Все эти грезы претерпевшего ряд превратностей и ударов оптимизма, всячески изворачивающегося ради самосохранения, были окутаны блестящими и обольстительными мистическими отступлениями и вдобавок затемнены аллегориями, символами и целой туманной мифологией, играя с которой запутывалось необузданное воображение автора. В качестве более или менее практического вывода Балланш советовал принять «плебеянизм» — эту конечную форму постепенно освобождающегося человечества, сохранить христианство, постаравшись примирить его с новыми идеями, и таким образом довести до конца, быть может, без новых искуплений и испытаний, палингенезис человечества. Учитывая этот конечный итог его мысли, Балланша можно и должно считать хронологически первым из тех «либеральных католиков», которые в продолжение почти двадцати лет, от 1830 до 1848 года, пытались осуществить задачу примирения традиционного христианства с новейшими идеями. Впрочем, нас Балланш интересует только своим действительно редким и не лишенным прелести талантом поэта-ясновидца.

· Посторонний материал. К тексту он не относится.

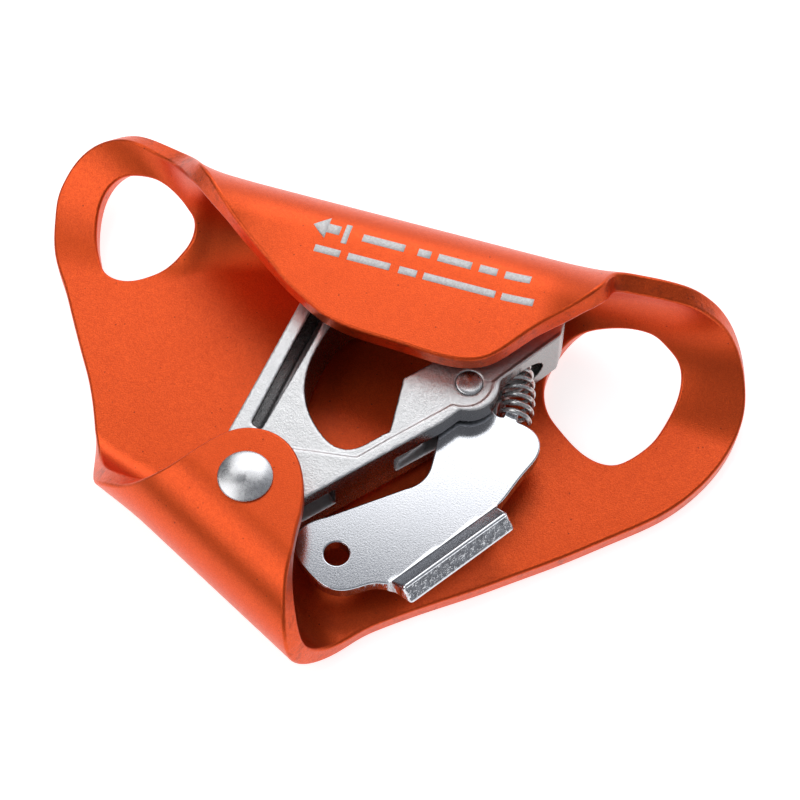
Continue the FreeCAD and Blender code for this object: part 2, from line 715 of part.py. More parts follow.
def add_coil(name, radius, wire, turns, height, base, direction, start, legs):
    """A wire coil with straight legs: pieces of one sub-part, joined."""
    helix = doc.addObject("Part::Helix", name + "_path")
    helix.setExpression("Radius", "<<sizes>>." + radius)
    helix.Height = height
    helix.setExpression("Pitch", "%s mm / <<sizes>>.%s" % (height, turns))
    helix.Placement = FreeCAD.Placement(
        base,
        FreeCAD.Rotation(Vector(0, 0, 1), direction) * FreeCAD.Rotation(Vector(0, 0, 1), start),
    )
    doc.recompute()
    section = doc.addObject("Part::Circle", name + "_section")
    section.setExpression("Radius", "<<sizes>>." + wire)
    start = helix.Placement.multVec(Vector(size(radius), 0, 0))
    heading = helix.Shape.Edges[0].tangentAt(helix.Shape.Edges[0].FirstParameter)
    section.Placement = FreeCAD.Placement(start, FreeCAD.Rotation(Vector(0, 0, 1), heading))
    coil = doc.addObject("Part::Sweep", name + "_coil")
    coil.Sections = [section]
    coil.Spine = (helix, ["Edge1"])
    coil.Solid = True
    coil.Frenet = True
    doc.recompute()
    if not legs:
        coil.Label = name
        layout(coil)
        doc.recompute()
        return coil
    pieces = [coil]
    for number, (foot, tip_point) in enumerate(legs):
        # A leg is a little thicker than the coil and starts inside it, so that it swallows its end.
        along = (tip_point - foot).normalize()
        leg = doc.addObject("Part::Cylinder", "%s_leg_%d" % (name, number))
        leg.setExpression("Radius", "<<sizes>>.%s * 1.06" % wire)
        leg.Height = (tip_point - foot).Length + 0.62
        leg.Placement = FreeCAD.Placement(
            foot - along * 0.62, FreeCAD.Rotation(Vector(0, 0, 1), along)
        )
        pieces.append(leg)
    joined = doc.addObject("Part::MultiFuse", name)
    joined.Shapes = pieces
    joined.Label = name
    layout(joined)
    doc.recompute()
    return joined


add_coil(
    "catch_spring", "catch_spring_radius", "catch_spring_wire", "catch_spring_turns",
    11.4, Vector(19.9, 0.75, 10.2), SEAT_LEAN, 0.0, [],
)

# The cam spring is wound round the rivet: one leg presses on the ear fold, the other on the cam.
COIL_START = -size("ear_angle") - 90
COIL_END = COIL_START + 360 * (size("cam_spring_turns") - 2)
coil_foot = pivot + Vector(0, 0, 8.8)
COIL_RISE = 3.4
ear_way = Vector(math.cos(math.radians(COIL_START)), math.sin(math.radians(COIL_START)), 0)
cam_way = Vector(math.cos(math.radians(COIL_END)), math.sin(math.radians(COIL_END)), 0)
start_point = coil_foot + ear_way * size("cam_spring_radius")
end_point = coil_foot + cam_way * size("cam_spring_radius") + Vector(0, 0, COIL_RISE)
add_coil(
    "cam_spring", "cam_spring_radius", "cam_spring_wire", "cam_spring_turns",
    COIL_RISE, coil_foot, Vector(0, 0, 1), COIL_START,
    [(start_point, start_point + ear_way * 5.6), (end_point, end_point + cam_way * 8.5)],
)

# ---------------------------------------------------------------- checks and export

doc.recompute()
for item in doc.Objects:
    states = [state for state in item.State if state in ("Invalid", "Error")]
    if states:
        raise RuntimeError("%s is %s" % (item.Name, states))
os.makedirs("parts", exist_ok=True)
NODES = ["frame", "cam_rivet", "cam", "cam_spring", "catch", "catch_pin", "catch_spring"]
for name in NODES:
    solid = doc.getObjectsByLabel(name)[0].Shape
    if solid.isNull() or not solid.isValid() or len(solid.Solids) != 1:
        raise RuntimeError("%s is not one valid solid" % name)
    solid.exportStep("parts/%s.step" % name)
    print(name, round(solid.Volume, 1), solid.BoundBox)
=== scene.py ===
import json
import math

import bpy
import numpy as np
from mathutils import Matrix, Vector
from mathutils.geometry import delaunay_2d_cdt


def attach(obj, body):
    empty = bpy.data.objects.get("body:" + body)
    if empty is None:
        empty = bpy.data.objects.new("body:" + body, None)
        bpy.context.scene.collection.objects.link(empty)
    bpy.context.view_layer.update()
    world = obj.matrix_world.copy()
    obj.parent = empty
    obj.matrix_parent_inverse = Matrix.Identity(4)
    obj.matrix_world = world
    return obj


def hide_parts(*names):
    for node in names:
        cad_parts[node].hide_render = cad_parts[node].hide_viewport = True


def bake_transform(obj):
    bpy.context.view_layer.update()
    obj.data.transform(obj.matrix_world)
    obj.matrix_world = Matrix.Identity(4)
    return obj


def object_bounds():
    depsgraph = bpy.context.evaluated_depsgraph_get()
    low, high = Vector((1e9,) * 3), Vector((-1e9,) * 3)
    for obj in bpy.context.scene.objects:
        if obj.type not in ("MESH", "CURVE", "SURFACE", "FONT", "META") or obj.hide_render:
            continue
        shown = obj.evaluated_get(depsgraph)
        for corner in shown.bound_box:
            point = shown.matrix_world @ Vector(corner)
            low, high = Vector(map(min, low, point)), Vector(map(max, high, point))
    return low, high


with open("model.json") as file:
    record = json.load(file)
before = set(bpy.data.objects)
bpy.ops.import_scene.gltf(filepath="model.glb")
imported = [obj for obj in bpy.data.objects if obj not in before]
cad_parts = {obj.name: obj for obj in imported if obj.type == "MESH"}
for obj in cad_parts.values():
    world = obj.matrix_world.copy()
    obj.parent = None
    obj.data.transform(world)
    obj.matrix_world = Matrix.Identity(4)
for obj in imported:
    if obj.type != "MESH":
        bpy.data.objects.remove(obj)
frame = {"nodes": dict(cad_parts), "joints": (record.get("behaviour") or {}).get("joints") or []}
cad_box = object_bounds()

# A chest ascender lying on the flat back of its plate. Outlines are in mm on the flat blank, in the
# layout that part.py uses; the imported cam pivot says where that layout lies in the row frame.
JOINTS = {joint["name"]: joint for joint in frame["joints"]}
PIVOT = np.array([-18.15, -27.8])
PIN = np.array([11.6, 2.3])
SHIFT = np.array(JOINTS["cam_pivot"]["pos_m"][:2]) * 1000 - PIVOT
UP = np.array([0, 0, 1])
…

В то же время университетская философия привлекала к себе внимание общества красноречием, властными и вместе обаятельными замашками, подлинной ученостью и новизной если не идей, то, по крайней мере, тенденций Виктора Кузена. Ларомигьер был последним из учеников Кондильяка. преподававшим доктрину учителя с университетской кафедры. После него в течение короткого времени в Сорбонне читал лекции Ройе-Коллар, не имевший определенной системы, но по инстинкту, а также отчасти под влиянием шотландской философии склонявший умы к восприятию спиритуалистических доктрин.